As he remembers it, the planes encountered fierce headwinds and needed refueling sooner than expected. One plane landed at Shreveport, La.; the other, carrying first-year Coach Bennie Ellender, assistant coach Bill Templeton, several team members and Gambill, landed in Dallas.
Gambill and Jim Hanger, a freshman tackle on the football team, were two of the few students who were not suffering from air sickness due to the turbulence of the roughest flight he ever experienced.
“We spotted the President's plane off to one side while walking around on the ground,” recalled Gambill, who knew at the time President Kennedy was scheduled to appear in Dallas. “It was near a fence and I don't remember armed guards. Hanger and I never went into the terminal. Many others also roamed around outside, but we were the only two to head over to the (president’s) plane.”

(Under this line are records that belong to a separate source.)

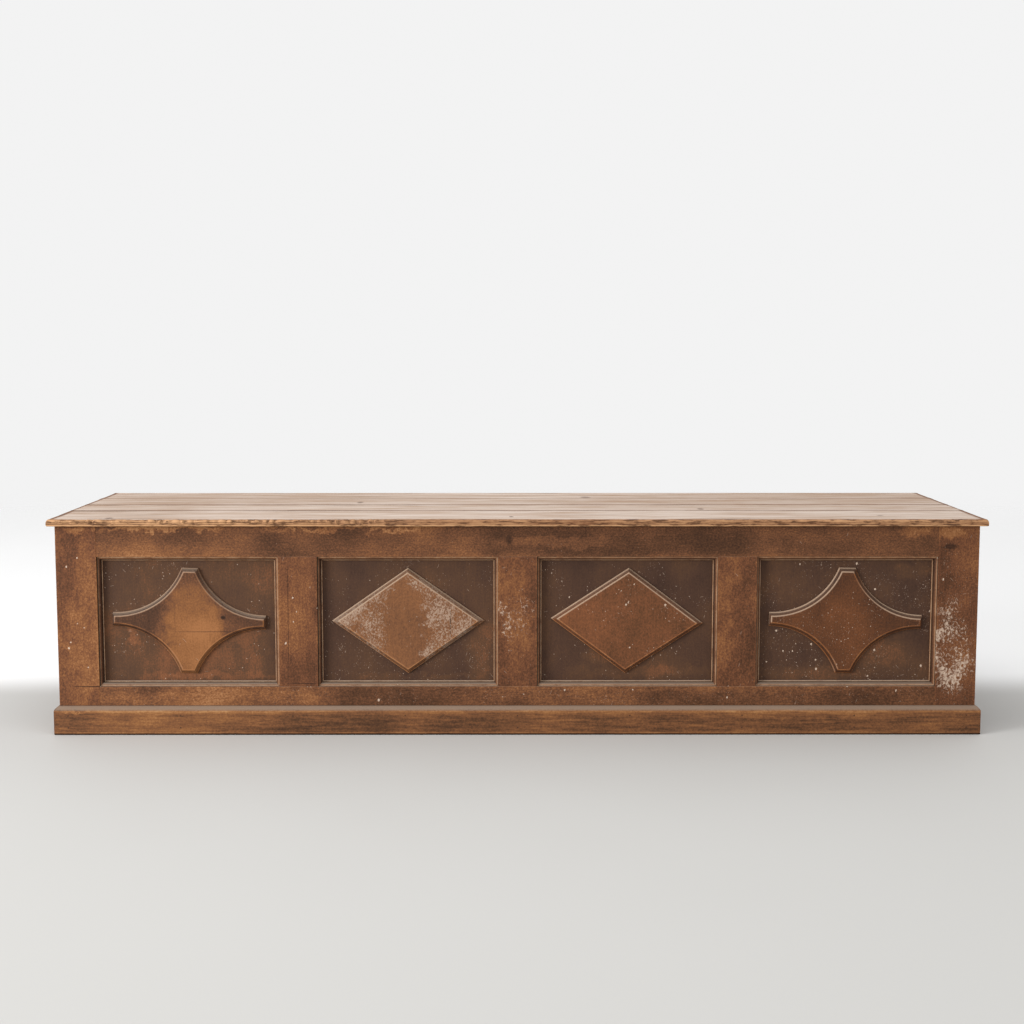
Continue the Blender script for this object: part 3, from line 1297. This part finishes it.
def bosses() -> list[Boss]:
    """The four bosses, each with the wear of its own face.

    Returns:
        The bosses, from the left.
    """
    x1, x2, _, x4 = (sum(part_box(f"front_panel_{k}")[s].x for s in (0, 1)) / 2 for k in range(1, 5))
    z = MIDDLE_HEIGHT
    on_boss = partial(on_face, Axis.Y, BOSS_FACE, 0.1)
    return [
        Boss(1, "boss_star_left", Outline.STAR, 1.4, StainedWood(
            "stained_softwood_left_star", Axis.Z, ("#2e1d13", "#482f20", "#64402a", "#7d512f", "#93623c"),
            rub=-0.15, weights=(0.25, 0.50, 0.1, 0.6), specks=0.04, dust=0.95,
            patches=on_boss((x1 + 0.005, z - 0.035, 0.105, 0.19, 0.50),
                            (x1 + 0.09, z - 0.03, 0.12, 0.05, 0.14)),
            lines=on_boss((x1 + 0.11, z + 0.012, 0.008, 0.007, -0.5),
                          (x1 + 0.05, z - 0.034, 0.10, 0.0014, -0.5),
                          (x1 - 0.045, z + 0.01, 0.0014, 0.06, -0.16))), chalked=0.4),
        Boss(2, "boss_lozenge_left", Outline.LOZENGE, 0.0, StainedWood(
            "stained_softwood_left_lozenge", Axis.Z, ("#362216", "#533726", "#6e482e", "#815535", "#9c6d48"),
            rub=0.13, weights=(0.2, 0.45, 0.1, 0.6), flaking=0.575, dust=0.4, flake="#9f8673", specks=0.08,
            crumb=5.5 * MM, lines=on_boss((x2 + 0.137, z, 0.0014, 0.05, -0.6)),
            flakes=on_boss((x2 - 0.01, z - 0.05, 0.06, 0.20, -0.34))), chalked=1.5),
        Boss(3, "boss_lozenge_right", Outline.LOZENGE, 1.9, StainedWood(
            "stained_softwood_right_lozenge", Axis.Z, ("#372113", "#573721", "#6f442a", "#815030", "#9f6c45"),
            rub=0.0, weights=(0.3, 0.5, 0.1, 0.65), flaking=0.30, specks=0.24, dust=0.4), chalked=1.7),
        Boss(4, "boss_star_right", Outline.STAR, 1.2, StainedWood(
            "stained_softwood_right_star", Axis.Z, ("#2c190f", "#452a1a", "#5b3720", "#6f4327", "#8c5b35"),
            rub=-0.04, weights=(0.3, 0.5, 0.1, 0.65), flaking=0.24, specks=0.15, dust=0.4,
            patches=on_boss((x4, z - 0.02, 0.12, 0.10, 0.12))), chalked=1.5),
    ]


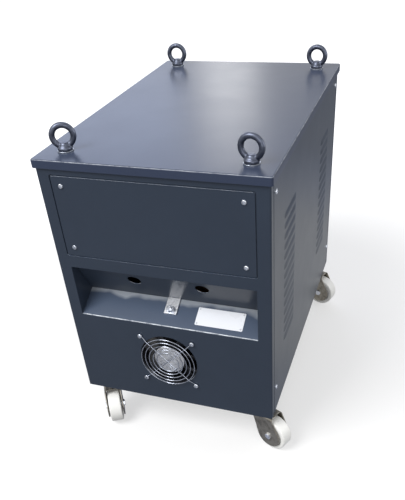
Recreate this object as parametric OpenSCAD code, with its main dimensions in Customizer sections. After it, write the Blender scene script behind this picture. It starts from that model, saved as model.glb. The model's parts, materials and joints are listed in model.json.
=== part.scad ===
// Step-down transformer in a sheet-metal cabinet on four swivel casters.
// Millimetres. +Z is up, the front faces -Y, and the origin lies on the floor
// under the middle of the cabinet.

/* [Cabinet] */
// Width of the cabinet body
body_w = 400; // [380:10:500]
// Depth of the cabinet body, front to rear
body_d = 600; // [560:10:720]
// Height of the cabinet body with its lid
body_h = 500; // [450:10:600]
// Sheet thickness of the front and rear panels
panel_t = 2; // [1.5:0.5:3]
// Inner radius of the bends in the front and rear panels
bend_r = 1.5; // [1:0.5:3]
// Depth of the side returns folded on the front and rear panels
return_d = 16; // [12:1:24]
// Width of the stepped flange that carries a side cover
step_w = 24; // [18:1:30]
// Width of the top flange that carries the lid
top_flange_w = 60; // [56:1:80]
// Sheet thickness of the side covers
cover_t = 1.5; // [1:0.5:2]
// Seam between a side cover and the folded return
seam = 1; // [0.5:0.5:2]
// Sheet thickness of the base tray
tray_t = 3; // [2:0.5:4]
// Height of the base tray's upstands
tray_up = 25; // [15:1:35]

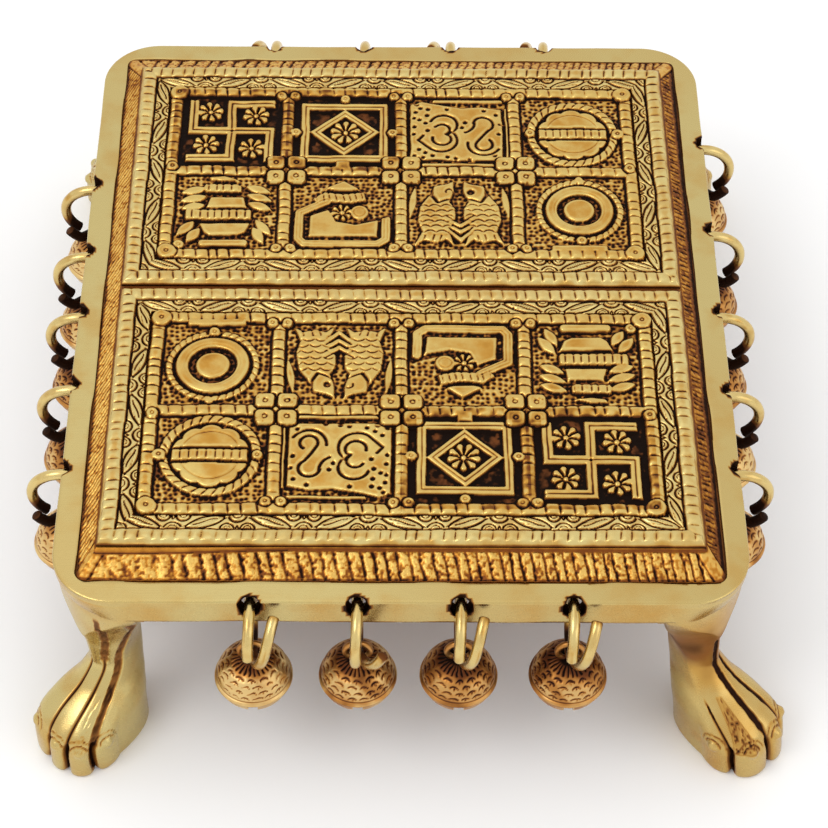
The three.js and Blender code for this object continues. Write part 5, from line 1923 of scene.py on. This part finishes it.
@dataclass
class Ring:
    """Wire bent more than a turn, its cut end leaning away beside the end from the hole.

    Angles run in the plane square to the skirt: 0 outwards and a quarter turn up.
    """

    cut_angle: float
    cut_offset: float
    hidden_angle: float
    hand: float
    seed: int
    # Painted shade low on the ring: depth below the rim where it starts, where it is full, and how dark it gets.
    tarnish: tuple = (13.0, 18.0, 0.5)
    side_offset: float = 2.1
    wire: float = 2.5
    diameter: float = 17.4
    bend_angle: float = -75.0
    hidden_offset: float = 0.4
    centre: tuple = (0.2, 0.0, -10.0)
    bevel: float = 0.16
    steps: int = 150
    sides: int = 20

    def mesh(self) -> bpy.types.Mesh:
        """Sweeps the wire's round section along its curve, closed in the hanger's frame.

        Returns:
            The mesh.
        """
        angle = np.radians(np.linspace(self.cut_angle, self.hidden_angle - 360.0, self.steps))
        bend, hidden = math.radians(self.bend_angle), math.radians(self.hidden_angle)
        radius = (self.diameter - self.wire) / 2
        grown = np.clip((angle - bend) / (math.radians(self.cut_angle) - bend), 0, 1)
        lean = self.side_offset * smooth(angle, bend, hidden) + (self.cut_offset - self.side_offset) * grown
        shift = self.hand * (lean - self.hidden_offset * smooth(-angle, 1.5 * np.pi, 2 * np.pi))
        path = np.stack([radius * np.cos(angle), shift, radius * np.sin(angle)], -1) + np.array(self.centre)
        ahead = np.gradient(path, axis=0)
        ahead /= np.linalg.norm(ahead, axis=-1, keepdims=True)
        out = np.stack([np.cos(angle), 0 * angle, np.sin(angle)], -1)
        over = np.cross(ahead, out)
        over /= np.linalg.norm(over, axis=-1, keepdims=True)
        out = np.cross(over, ahead)
        turn = circle(self.sides)
        lumps = Lumps(self.seed)
        thick = self.wire / 2 * (1 + 0.02 * lumps.at(np.arange(self.steps)[:, None], turn[None, :] * 2, 6.0))
        around = np.cos(turn)[None, :, None] * out[:, None] + np.sin(turn)[None, :, None] * over[:, None]
        points = path[:, None] + thick[..., None] * around
        first, last = ((points[end] - path[end]) * 0.87 + path[end] for end in (0, -1))
        points[0] += ahead[0] * self.bevel
        points[-1] -= ahead[-1] * self.bevel
        points = np.concatenate([first[None], points, last[None]])
        far = np.linspace(0, 40, len(points))[:, None]
        stains_and_shade = 0.2 * smooth(lumps.at(far, turn[None, :] * 3, 2.0), 0.0, 0.9)
        # Painted shade: the wire darkens low on the ring, below the rim, and most on its inner side.
        start, full, dark = self.tarnish
        low = smooth(-np.concatenate([path[:1], path, path[-1:]])[:, 2:], start, full)
        stains_and_shade = stains_and_shade + dark * low * (1 + 0.6 * smooth(-np.cos(turn)[None, :], -0.4, 0.9))
        stains_and_shade += 0.3 * (1 - smooth(far, 0.0, 1.6))
        stains_and_shade[0] = stains_and_shade[-1] = max(0.45, dark)
        piece = Piece("ring")
        piece.tube(points, np.clip(stains_and_shade, 0, 1), flip=True)
        return piece.mesh()


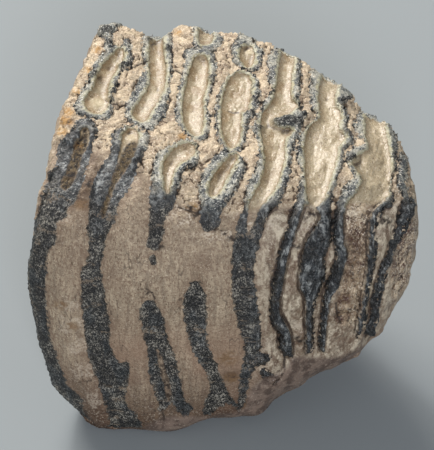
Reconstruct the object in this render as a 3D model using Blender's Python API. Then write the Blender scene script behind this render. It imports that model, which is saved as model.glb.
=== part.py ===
"""A fragment of a fossil mammoth molar: one solid, standing on its root side with the chewing face up.

X runs along the row of enamel plates, from the broken end to the natural end.
Y runs across the tooth, from the cheek side to the tongue side.
Z is up, and z = 0 is the flat that the fragment rests on. Everything is in metres.
The outside is a loft. Each section is a rounded outline in the plane across the row, and each is
then leaned and bowed along X as the plates are, because the plates fan out from the root.
"""

import math

import bmesh
import bpy
import numpy as np

MM = 0.001

# Driving dimensions, in millimetres.
CROWN_HEIGHT = 82.0
PLATE_PLACES = (-37.5, -25.0, -9.5, 6.0, 18.0, 28.5, 39.5, 51.0)  # along the cheek edge of the top
RIDGE_HEIGHT = 0.9  # how far the enamel round a plate stands out of the chewing face
HOLLOW_DEPTH = 1.5  # how far the worn dentine inside a plate sinks below it
BAND_DEPTH = 0.4  # how far a plate's edge is sunk in the side walls
BREAK_DISH = 2.5  # how far the broken end is hollowed
END_DOME = 4.0  # how far the natural end stands out past its last section
BOW_LOW = 0.8  # 1 puts a plate's widest bow halfway up, and less puts it nearer the root
FAN = 0.0015  # how much closer the plates are on the tongue side, for each millimetre across
STONE_COLOUR = (0.42, 0.34, 0.26, 1.0)

# The sections through a plate, in millimetres from its middle, and what each one meets: the relief
# on the chewing face and on the side walls there. Another section lies midway between two plates.
PLATE_SECTIONS = (
    (-4.7, 0.0, 0.0),
    (-3.5, RIDGE_HEIGHT, -BAND_DEPTH),
    (-2.4, 0.2, -BAND_DEPTH),
    (-0.6, -HOLLOW_DEPTH, -BAND_DEPTH),
    (1.2, -HOLLOW_DEPTH, -BAND_DEPTH),
    (2.6, 0.2, -BAND_DEPTH),
    (3.5, RIDGE_HEIGHT, -BAND_DEPTH),
    (4.7, 0.0, 0.0),
)
POINTS_AROUND = 56
BREAK_RINGS = 4  # rings between the edge of the broken end and its middle
DOME_RINGS = 4  # rings between the edge of the natural end and its tip

# The outside at stations along the row, in millimetres: the cheek edge of the chewing face, the
# same plate at the root, how far its middle bows, cheek wall, tongue wall, chewing face, root side.
STATIONS = (
    (-42.5, -34.0, -8.0, -41.0, 46.0, 81.5, -1.0),
    (-30.0, -22.5, -6.5, -44.0, 47.0, 82.5, -2.0),
    (-12.0, -6.0, -5.5, -44.0, 47.0, 82.5, -3.0),
    (3.0, 8.5, -5.0, -41.5, 46.0, 82.0, -1.5),
    (17.0, 16.5, -2.5, -38.5, 42.5, 81.5, 2.5),
    (28.0, 25.0, -2.0, -35.0, 37.5, 80.0, 7.0),
    (38.0, 32.0, -1.0, -30.0, 30.5, 78.5, 12.0),
    (48.0, 40.5, 0.0, -24.0, 21.5, 76.0, 16.5),
    (54.5, 46.5, 1.5, -17.0, 14.0, 73.0, 21.0),
    (57.5, 50.0, 2.5, -11.0, 7.0, 69.0, 27.0),
)
# How square the outline is in each quarter: 2 is an ellipse, and more is squarer.
SQUARE_CHEEK_TOP = 3.6
SQUARE_TONGUE_TOP = 6.0
SQUARE_CHEEK_ROOT = 7.0
SQUARE_TONGUE_ROOT = 3.0


def station_at(place):
    """The stations' values at a place along the list, on a smooth curve through them."""
    table = np.array(STATIONS)
    last = len(table) - 1
    start = min(int(place), last - 1)
    a, b, c, d = (table[min(max(start + k, 0), last)] for k in (-1, 0, 1, 2))
    u = place - start
    return b + 0.5 * u * (c - a + u * (2 * a - 5 * b + 4 * c - d + u * (3 * (b - c) + d - a)))


def place_of(along):
    """The place in the list of stations of a distance along the chewing face."""
    return float(np.interp(along, [station[0] for station in STATIONS], range(len(STATIONS))))


def squareness(angle):
    """The outline's power at an angle round it: 0 is the tongue wall and 90 degrees the top."""
    top = math.sin(angle) >= 0
    tongue = math.cos(angle) >= 0
    if top:
        return SQUARE_TONGUE_TOP if tongue else SQUARE_CHEEK_TOP
    return SQUARE_TONGUE_ROOT if tongue else SQUARE_CHEEK_ROOT


def rounded(value, power):
    return math.copysign(abs(value) ** (2 / power), value)


def leaned(along, root, bow, y, z):
    """X of a point of a plate, in millimetres."""
    up = min(max(z / CROWN_HEIGHT, 0.0), 1.0)
    x = root + (along - root) * up + bow * 4 * up**BOW_LOW * (1 - up**BOW_LOW)
    return x * (1 - FAN * (y - STATIONS[0][3]))


def ring(along, top_relief=0.0, wall_relief=0.0, shrink=1.0, push=0.0):
    """One closed section: its points, in millimetres. shrink pulls it in round its middle."""
    along, root, bow, cheek, tongue, top, base = station_at(place_of(along))
    middle_y, middle_z = (cheek + tongue) / 2, (top + base) / 2
    half_y, half_z = shrink * (tongue - cheek) / 2, shrink * (top - base) / 2
    points = []
    for step in range(POINTS_AROUND):
        angle = 2 * math.pi * (step + 0.5) / POINTS_AROUND
        power = squareness(angle)
        across, up = rounded(math.cos(angle), power), rounded(math.sin(angle), power)
        on_top = max(up, 0.0) ** 8
        y = middle_y + across * (half_y + wall_relief * (1 - on_top))
        z = max(middle_z + up * half_z + on_top * top_relief, 0.0)
        points.append((leaned(along, root, bow, y, z) + push, y, z))
    return points


def plate_rings():
    """The sections through every plate, and one midway between each two."""
    rings = []
    for index, plate in enumerate(PLATE_PLACES):
        if index:
            rings.append(ring((PLATE_PLACES[index - 1] + plate) / 2))
        rings += [ring(plate + offset, top, wall) for offset, top, wall in PLATE_SECTIONS]
    return rings


def tooth_rings():
    """Every section from the middle of the broken end to the tip of the natural end."""
    first, last = STATIONS[0][0], STATIONS[-1][0]
    rings = []
    for step in range(1, BREAK_RINGS + 1):
        out = step / (BREAK_RINGS + 1)
        rings.append(ring(first, shrink=out, push=BREAK_DISH * (1 - out**2)))
    rings += [ring(first), *plate_rings(), ring(last)]
    for step in range(1, DOME_RINGS + 1):
        turn = math.pi / 2 * step / (DOME_RINGS + 1)
        rings.append(ring(last, shrink=math.cos(turn), push=END_DOME * math.sin(turn)))
    return rings


def add_skin(mesh, rings):
    """Joins the rings with quads, and closes each end."""
    loops = [[mesh.verts.new([v * MM for v in point]) for point in points] for points in rings]
    for near, far in zip(loops, loops[1:]):
        for k in range(POINTS_AROUND):
            after = (k + 1) % POINTS_AROUND
            mesh.faces.new((near[k], near[after], far[after], far[k]))
    for loop in (loops[0], loops[-1]):
        centre = np.mean([v.co for v in loop], axis=0)
        hub = mesh.verts.new(centre)
        for k in range(POINTS_AROUND):
            mesh.faces.new((loop[k], loop[(k + 1) % POINTS_AROUND], hub))


def stone_material():
    material = bpy.data.materials.new("mineralised tooth")
    material.use_nodes = True
    shader = material.node_tree.nodes["Principled BSDF"]
    shader.inputs["Base Color"].default_value = STONE_COLOUR
    shader.inputs["Roughness"].default_value = 0.6
    return material


def build_tooth():
    mesh = bmesh.new()
    add_skin(mesh, tooth_rings())
    bmesh.ops.recalc_face_normals(mesh, faces=mesh.faces)
    low = np.min([v.co for v in mesh.verts], axis=0)
    high = np.max([v.co for v in mesh.verts], axis=0)
    centre = (low + high) / 2
    bmesh.ops.translate(mesh, verts=mesh.verts, vec=(-centre[0], -centre[1], -low[2]))
    data = bpy.data.meshes.new("tooth_fragment")
    mesh.to_mesh(data)
    mesh.free()
    tooth = bpy.data.objects.new("tooth_fragment", data)
    tooth.data.materials.append(stone_material())
    tooth.data.shade_smooth()
    bpy.context.scene.collection.objects.link(tooth)
    return tooth


def main():
    for old in list(bpy.data.objects):
        bpy.data.objects.remove(old)
    build_tooth()


main()
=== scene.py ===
import math
from functools import partial

import bpy
import numpy as np
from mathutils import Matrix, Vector, noise
from mathutils.bvhtree import BVHTree


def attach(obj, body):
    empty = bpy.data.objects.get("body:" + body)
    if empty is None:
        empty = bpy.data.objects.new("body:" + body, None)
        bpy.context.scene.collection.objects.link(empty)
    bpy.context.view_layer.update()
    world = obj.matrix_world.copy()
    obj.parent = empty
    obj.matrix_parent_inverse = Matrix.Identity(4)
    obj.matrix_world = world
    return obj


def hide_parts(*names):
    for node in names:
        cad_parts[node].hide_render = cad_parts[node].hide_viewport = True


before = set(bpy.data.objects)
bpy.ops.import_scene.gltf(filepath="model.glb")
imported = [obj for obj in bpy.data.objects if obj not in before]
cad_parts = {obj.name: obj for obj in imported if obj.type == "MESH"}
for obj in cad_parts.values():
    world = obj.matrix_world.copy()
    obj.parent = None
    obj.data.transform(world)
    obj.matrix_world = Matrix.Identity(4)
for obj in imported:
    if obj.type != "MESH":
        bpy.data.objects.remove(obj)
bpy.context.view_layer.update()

mm = 0.001

# The camera looks down on the chewing face from the cheek side, a little round to the natural end.
eye = {
    "azimuth": 10.0,  # degrees round from the -Y side towards +X
    "elevation": 40.0,  # degrees above the horizon
    "distance": 750.0,  # mm
    "aim": (-6.5, 1.9, 42.2),  # mm, the point in the middle of the frame
    "lens": 210.0,  # mm
    "sensor": 36.0,  # mm, the frame's height
    "frame": (434, 450),  # pixels, width and height
}

# One pixel of the frame is this much of the surface, in mm: across, and down it where it leans away.
pixelAcross, pixelDown = 0.29, 0.42

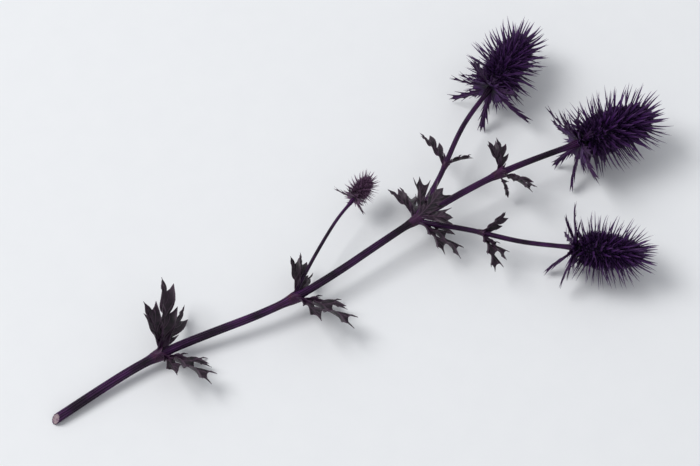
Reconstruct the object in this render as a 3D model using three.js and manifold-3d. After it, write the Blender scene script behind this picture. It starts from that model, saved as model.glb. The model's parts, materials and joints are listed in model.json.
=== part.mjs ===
// A cut stem of sea holly (an Eryngium), dyed dark violet, lying on a flat surface.
//
// Millimetres, +Z up. The surface is z = 0 and the stem runs along +X from its slanted cut end.
// It branches into two flowering side stalks and one young one. Each flower head is a cone
// covered in stiff spine-like bracts, over a ruff of longer toothed bracts. The ruff, the cone
// and every leaf are pieces of their own; the stem and its side stalks grew as one piece.

import * as THREE from "three";
import { mergeVertices } from "three/addons/utils/BufferGeometryUtils.js";
import Module from "manifold-3d";

const wasm = await Module();
wasm.setup();
const { Manifold, Mesh } = wasm;

// ---------------------------------------------------------------- driving dimensions

const ORIGIN = new THREE.Vector3(208.1, -1.9, 0.05); // middle of the plant's box, from the stem's foot
const GAP = 0.3; // between two separate pieces that touch on the plant
const SURFACE = 0.05; // the lowest that a spine or a leaf reaches
const LIFT_STEP = 1; // degrees; what would reach lower is turned up in such steps

// Where the side stalks leave the main one.
const MIDDLE = [158, -4, 13.2];
const FORK = [244, 3, 18.6];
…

Hanger was shooting movies, and they took turns filming each other with Air Force One in the background. “We were the only two curious enough to approach the plane,” Gambill said, but he never got to see the film.
Just before 1 p.m., near the end of their roughly 40-minute stop, an airport official arrived.
“He told us in no uncertain terms to return to our plane immediately. Our plane cleared the airport at 12:55 and it was closed at 1 p.m.”
During the resumed flight, the stewardess announced the tragic news from Dallas, although the first report, as is often the case with breaking news, was only partially correct. She said Kennedy and Vice President Lyndon Johnson were the victims. Speculation erupted among the passengers as to who might have been behind the attack.
“Already there were six, seven and eight editions of the three San Antonio papers when we got to the Gunter Hotel, located near the Alamo,” Gambill continued. “I still have some of the extra editions, as well as an envelope from United Press International with photographs of the events surrounding the assassination.”
After Gambill completed his graduate degree, he returned to his alma mater, soon to be renamed Arkansas State University, as a faculty member. He taught journalism for 44 years, 41 at A-State and three at Southern Illinois University. At one time he used his news memorabilia from the fateful Texas trip in class, “until one year the photo of Jack Ruby shooting Lee Harvey Oswald was not returned.”
Before leaving San Antonio that weekend 50 years ago, Gambill watched television coverage for hours before the plane returned to Jonesboro, the game having been cancelled. His memories of Mrs. Kennedy, John Jr.’s salute to his father’s casket, and broadcaster Walter Cronkite’s commentary are still fresh in his mind.
Ever curious, Gambill later read the Warren Commission Report and three books detailing various theories about who else besides Oswald might have been involved in the assassination, and he also has visited the Sixth Floor Museum in the former Texas School Book Depository building.
Like many people, he has never reached a firm conclusion about what happened in Dallas.
“I still have mixed feelings about the conspiracy theories and the Warren Commission Report,” Gambill said. “For me this was the historical moment of my lifetime, just as Pearl Harbor was for a generation before me and 9-11-2001 was for many younger people.”